Sam Altman’s childhood hero was Steve Jobs, who after co-founding Apple in 1976, got fired from his own company nine years later. Just like his hero, Altman was just fired from the company he co-founded, except this time it only took eight years.
For those who aren’t dialed into the latest drama unfolding in Silicon Valley (or too preoccupied with their Thanksgiving holiday), the board of directors of OpenAI (the company behind ChatGPT) fired its CEO Sam Altman (a well-known tech entrepreneur and investor).
Why would OpenAI want to fire its CEO? Although the dust is still settling and all the details aren’t clear yet, the board of directors gave the following explanation:
“Mr. Altman’s departure follows a deliberative review process by the board, which concluded that he was not consistently candid in his communications with the board, hindering its ability to exercise its responsibilities. The board no longer has confidence in his ability to continue leading OpenAI.”
Now, CEOs get fired, resign, or get politely asked to resign every so often, so that part isn’t too extraordinary. But what makes OpenAI’s case unique comes down to governance.
OpenAI was started in 2015 by Altman, Elon Musk, and a handful of other tech leaders as a nonprofit. Why make the company a nonprofit? Even back in 2015, the people involved with the company saw artificial intelligence as a game-changer, but they were worried that it could spiral into something harmful — especially Musk, who fears that AI could turn into something like Skynet from the Terminator franchise.
For this reason, OpenAI’s mission from the start was to create an artificial intelligence that could benefit humanity as a whole. And to do this, it built out its company with certain guardrails in place, including appointing an independent, nonprofit board of directors who controlled the company. These directors also held no equity in the company, in order to prevent conflicts of interest.
Then in 2019, Altman became the CEO of OpenAI and created a for-profit arm of the company. The rationale behind this was that the operational costs to create groundbreaking tech was expensive, so it would seek outside investors to fund this innovation.
That plan worked, and soon investors were pouring money into OpenAI. Perhaps the most high-profile of these investors was Microsoft, which invested around $13 billion into OpenAI over the course of a handful of funding rounds (one in 2019, another in 2021, and the most recent in 2023). This cash infusion was likely a big help in creating ChatGPT, which was launched in 2022 and is, as you may know by now, a huge commercial success.

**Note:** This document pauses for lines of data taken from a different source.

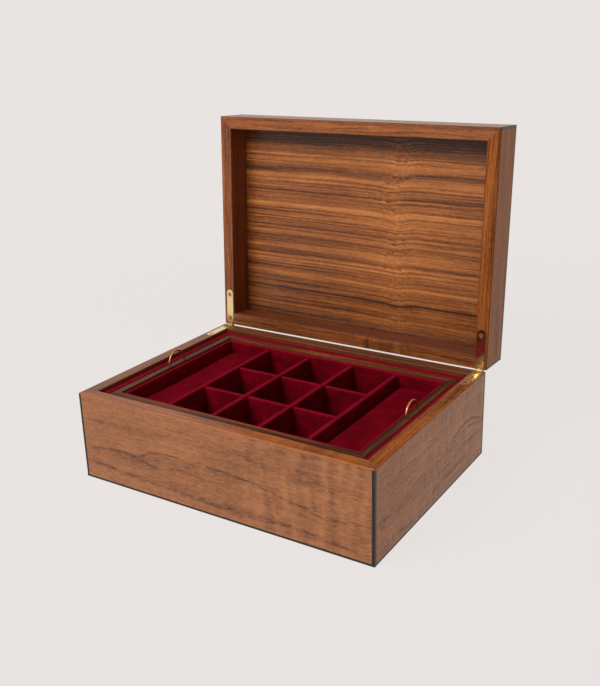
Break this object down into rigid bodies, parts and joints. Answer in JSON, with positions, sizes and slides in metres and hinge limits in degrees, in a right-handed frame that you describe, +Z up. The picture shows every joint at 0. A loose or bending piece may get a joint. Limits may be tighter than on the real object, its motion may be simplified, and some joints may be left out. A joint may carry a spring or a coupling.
{
  "type": "jewellery box",
  "caption": "Walnut jewellery box with black edging, a lid standing open on brass stop hinges, and a lift-out tray lined in burgundy velvet with square and long compartments.",
  "frame": {"origin": "middle of the base's footprint, on the underside it stands on", "axes": "+X to the box's right, +Y to the hinges at the back, +Z up"},
  "size_m": [0.33, 0.297, 0.3339],
  "materials": {
    "walnut": "straight-grained walnut veneer, satin polish",
    "figured_walnut": "striped walnut veneer, satin polish",
    "tray_walnut": "walnut, thin oil finish",
    "plain_wood": "plain walnut board",
    "black_edging": "dyed black wood edging, satin",
    "velvet": "burgundy velvet, short pile",
    "brass": "polished brass"
  },
  "bodies": {
    "base": {"base_wall_front": "walnut", "base_wall_back": "walnut", "base_wall_left": "walnut", "base_wall_right": "walnut", "base_bottom_board": "plain_wood", "base_edging_bottom": "black_edging", "base_edging_front_left": "black_edging", "base_edging_front_right": "black_edging", "base_edging_back_left": "black_edging", "base_edging_back_right": "black_edging", "liner_back": "velvet", "liner_front": "velvet", "liner_left": "velvet", "liner_right": "velvet", "well_floor_pad": "velvet", "tray_ledge_left": "velvet", "tray_ledge_right": "velvet", "hinge_left_base_leaf": "brass", "hinge_left_pin": "brass", "hinge_left_base_screw_back": "brass", "hinge_left_base_screw_front": "brass", "hinge_right_base_leaf": "brass", "hinge_right_pin": "brass", "hinge_right_base_screw_back": "brass", "hinge_right_base_screw_front": "brass"},
    "lid": {"lid_wall_front": "walnut", "lid_wall_back": "walnut", "lid_wall_left": "walnut", "lid_wall_right": "walnut", "lid_top_board": "walnut", "lid_inner_panel": "figured_walnut", "lid_edging_top": "black_edging", "lid_edging_front_left": "black_edging", "lid_edging_front_right": "black_edging", "lid_edging_back_left": "black_edging", "lid_edging_back_right": "black_edging", "hinge_left_lid_leaf": "brass", "hinge_left_lid_screw_back": "brass", "hinge_left_lid_screw_front": "brass", "hinge_right_lid_leaf": "brass", "hinge_right_lid_screw_back": "brass", "hinge_right_lid_screw_front": "brass"},
    "tray": {"tray_rail_front": "tray_walnut", "tray_rail_back": "tray_walnut", "tray_rail_left": "tray_walnut", "tray_rail_right": "tray_walnut", "tray_bottom_board": "plain_wood", "tray_lining": "velvet", "tray_floor_pad": "velvet", "divider_long_1": "velvet", "divider_long_2": "velvet", "divider_long_3": "velvet", "divider_long_4": "velvet", "divider_cross_front": "velvet", "divider_cross_back": "velvet", "side_floor_left": "velvet", "side_floor_right": "velvet", "tray_loop_left": "brass", "tray_loop_right": "brass"}
  },
  "joints": [
    {"name": "lid_hinge", "type": "hinge", "parent": "base", "child": "lid", "pos_m": [0, 0.12205, 0.0912], "axis": [1, 0, 0], "range_deg": [0, 92.8]},
    {"name": "tray_lift", "type": "slide", "parent": "base", "child": "tray", "axis": [0, 0, 1], "range_m": [0, 0.018]}
  ]
}
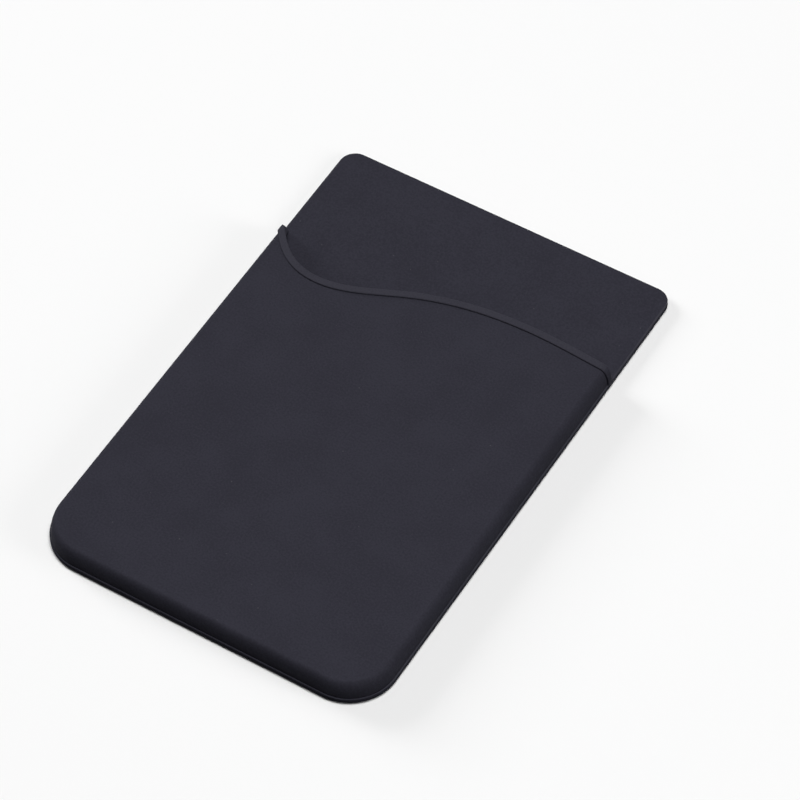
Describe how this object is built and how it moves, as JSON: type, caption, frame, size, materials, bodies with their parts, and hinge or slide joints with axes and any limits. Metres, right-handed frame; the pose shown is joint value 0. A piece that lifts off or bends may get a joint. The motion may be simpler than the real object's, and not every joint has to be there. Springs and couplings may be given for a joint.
{
  "type": "stick-on phone card holder",
  "caption": "Soft silicone card pocket with a wavy beaded mouth, held to the back of a phone by an adhesive pad.",
  "frame": {"origin": "middle of the underside of the adhesive pad, where the holder meets the phone", "axes": "+X to the right seen from the front, +Y along the holder towards the mouth, +Z out of the front wall"},
  "size_m": [0.0562, 0.085, 0.0042],
  "materials": {
    "silicone": "matt charcoal silicone rubber with a faint violet cast",
    "adhesive": "pale double-sided adhesive tape, slightly glossy"
  },
  "bodies": {
    "root": {"pocket": "silicone", "adhesive_pad": "adhesive"}
  },
  "joints": []
}
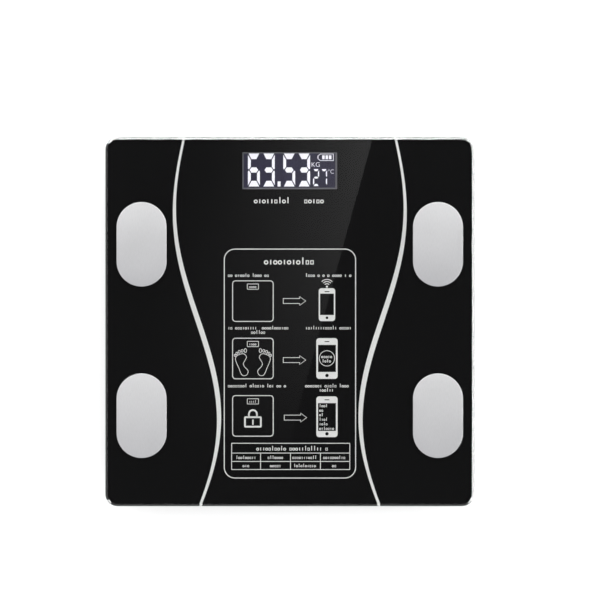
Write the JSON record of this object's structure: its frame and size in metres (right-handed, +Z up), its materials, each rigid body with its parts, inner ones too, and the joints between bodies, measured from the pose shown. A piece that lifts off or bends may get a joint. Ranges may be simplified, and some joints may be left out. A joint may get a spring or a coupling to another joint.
{
  "type": "digital bathroom scale",
  "caption": "Square glass bathroom scale on a low moulded tray, with contact pads for the feet, a display near the rear edge and a battery door underneath.",
  "frame": {"origin": "on the floor, under the middle of the platform", "axes": "+Z up, +Y towards the display edge, +X to the user's right"},
  "size_m": [0.26, 0.26, 0.0234],
  "materials": {
    "tempered_glass": "clear tempered glass over black enamel with white print, ground arris",
    "stainless_steel": "fine brushed stainless steel",
    "plated_steel": "nickel-plated stamping",
    "black_abs": "moulded with a fine spark-eroded grain",
    "grey_abs": "moulded, satin",
    "foot_rubber": "matte",
    "silicone": "cured bead",
    "white_foam": "closed-cell foam tape",
    "black_pvc": "wire insulation",
    "white_pvc": "wire insulation",
    "red_pvc": "wire insulation",
    "circuit_board": "solder mask over glass-fibre laminate",
    "black_resin": "moulded epoxy",
    "lcd_glass": "dark display glass",
    "clear_acrylic": "polished light guide",
    "cell_jacket": "shrunk sleeve"
  },
  "bodies": {
    "platform": {"backlight_guide": "clear_acrylic", "base_shell": "black_abs", "battery_cell_front": "cell_jacket", "battery_cell_rear": "cell_jacket", "battery_lead_negative": "black_pvc", "battery_lead_positive": "red_pvc", "board_screw_front_left": "plated_steel", "board_screw_front_right": "plated_steel", "board_screw_rear_left": "plated_steel", "board_screw_rear_right": "plated_steel", "bonding_bead": "silicone", "bonding_disc_front_left": "white_foam", "bonding_disc_front_right": "white_foam", "bonding_disc_rear_left": "white_foam", "bonding_disc_rear_right": "white_foam", "contact_bridge": "plated_steel", "contact_negative": "plated_steel", "contact_positive": "plated_steel", "controller_chip": "black_resin", "display_frame": "grey_abs", "electrode_front_left": "stainless_steel", "electrode_front_right": "stainless_steel", "electrode_lead_front_left": "black_pvc", "electrode_lead_front_right": "black_pvc", "electrode_lead_rear_left": "black_pvc", "electrode_lead_rear_right": "black_pvc", "electrode_nut_front_left": "plated_steel", "electrode_nut_front_right": "plated_steel", "electrode_nut_rear_left": "plated_steel", "electrode_nut_rear_right": "plated_steel", "electrode_rear_left": "stainless_steel", "electrode_rear_right": "stainless_steel", "glass_platform": "tempered_glass", "lcd_connector": "silicone", "lcd_panel": "lcd_glass", "load_cell_front_left": "plated_steel", "load_cell_front_right": "plated_steel", "load_cell_lead_front_left": "white_pvc", "load_cell_lead_front_right": "white_pvc", "load_cell_lead_rear_left": "white_pvc", "load_cell_lead_rear_right": "white_pvc", "load_cell_rear_left": "plated_steel", "load_cell_rear_right": "plated_steel", "main_board": "circuit_board", "radio_module": "plated_steel", "tact_switch": "black_resin"},
    "battery_door": {"battery_door": "black_abs"},
    "unit_button": {"unit_button": "grey_abs", "switch_plunger": "grey_abs"},
    "foot_rear_left": {"foot_cap_rear_left": "black_abs", "foot_pad_rear_left": "foot_rubber"},
    "foot_rear_right": {"foot_cap_rear_right": "black_abs", "foot_pad_rear_right": "foot_rubber"},
    "foot_front_left": {"foot_cap_front_left": "black_abs", "foot_pad_front_left": "foot_rubber"},
    "foot_front_right": {"foot_cap_front_right": "black_abs", "foot_pad_front_right": "foot_rubber"}
  },
  "joints": [
    {"name": "foot_rear_left_press", "type": "slide", "parent": "platform", "child": "foot_rear_left", "axis": [0, 0, 1], "range_m": [0, 0.0005], "stiffness_N_per_m": 1600, "springref_m": -0.003, "deforming": ["load_cell_rear_left"]},
    {"name": "foot_rear_right_press", "type": "slide", "parent": "platform", "child": "foot_rear_right", "axis": [0, 0, 1], "range_m": [0, 0.0005], "stiffness_N_per_m": 1600, "springref_m": -0.003, "deforming": ["load_cell_rear_right"]},
    {"name": "foot_front_left_press", "type": "slide", "parent": "platform", "child": "foot_front_left", "axis": [0, 0, 1], "range_m": [0, 0.0005], "stiffness_N_per_m": 1600, "springref_m": -0.003, "deforming": ["load_cell_front_left"]},
    {"name": "foot_front_right_press", "type": "slide", "parent": "platform", "child": "foot_front_right", "axis": [0, 0, 1], "range_m": [0, 0.0005], "stiffness_N_per_m": 1600, "springref_m": -0.003, "deforming": ["load_cell_front_right"]},
    {"name": "battery_door_hinge", "type": "hinge", "parent": "platform", "child": "battery_door", "pos_m": [0, 0.016, 0.0036], "axis": [-1, 0, 0], "range_deg": [0, 75]},
    {"name": "unit_button_press", "type": "slide", "parent": "platform", "child": "unit_button", "axis": [0, 0, 1], "range_m": [0, 0.0005], "stiffness_N_per_m": 3000}
  ]
}
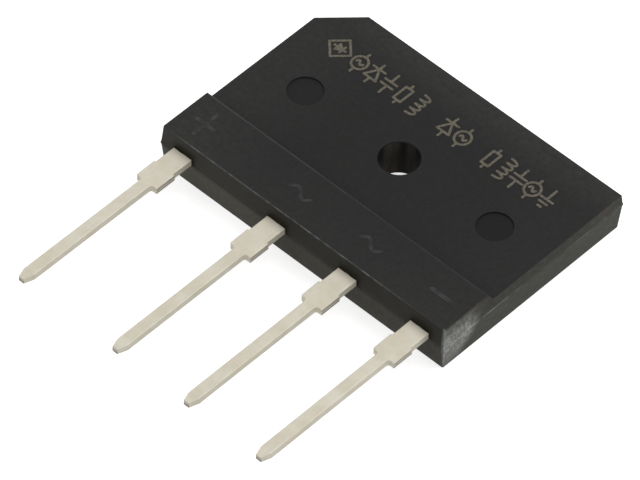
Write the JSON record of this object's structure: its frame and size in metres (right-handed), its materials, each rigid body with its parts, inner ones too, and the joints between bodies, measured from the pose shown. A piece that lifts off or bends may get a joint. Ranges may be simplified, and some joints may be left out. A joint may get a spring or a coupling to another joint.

This is where the governance thing gets a little messy.
Essentially, there are two sides of OpenAI, there’s the for-profit arm that brings in lots of cash from its products and institutional investors, and there’s the nonprofit company that owns that for-profit arm and is controlled by an independent board of directors.
The tension between these two sides may have escalated into the firing of Altman (there’s also the chance that something else led to his firing). But his expulsion is not without collateral damage. There were talks about taking Altman back as CEO just days after he was fired, the CEO that was picked to replace him was then immediately replaced in turn, OpenAI investor Microsoft poached Altman and a handful of other execs during the chaos, and almost every OpenAI employee signed a letter saying they would leave unless the board resigns.
Again, governance risks can send a company spiraling.
But after a few days of chaos, it seems like the drama ended thanks to a bizarre turn of events. On Wednesday, OpenAI revealed that Sam Altman was back as CEO, and that all of the board directors (except for one) would step down. OpenAI said that it was electing new board members that had a vision more aligned with Altman.
Here we see the culmination of the schism at OpenAI. Leadership differences between Sam Altman and the company’s board of directors seemingly festered over the years, which led to Altman’s removal, a strange reversal, and then a reshuffling of the company’s board. Although the series of events were unusual, it should act as a warning to company leaders and executives as to what can happen when a disagreement between competing company leaders goes unaddressed. In the case of OpenAI, one of these parties had to go.
Does this mean that the governance drama at OpenAI is over? We’ll have to wait and see how the recent events pan out for the future of the company, but either way, this serves as an important reminder that governance risks shouldn’t be underestimated.
∙ What’s the job of the board of directors?
∙ At the end of the day, who controls a company? Executives, investors, or directors?
∙ How can an investor tell when there are rifts within a company?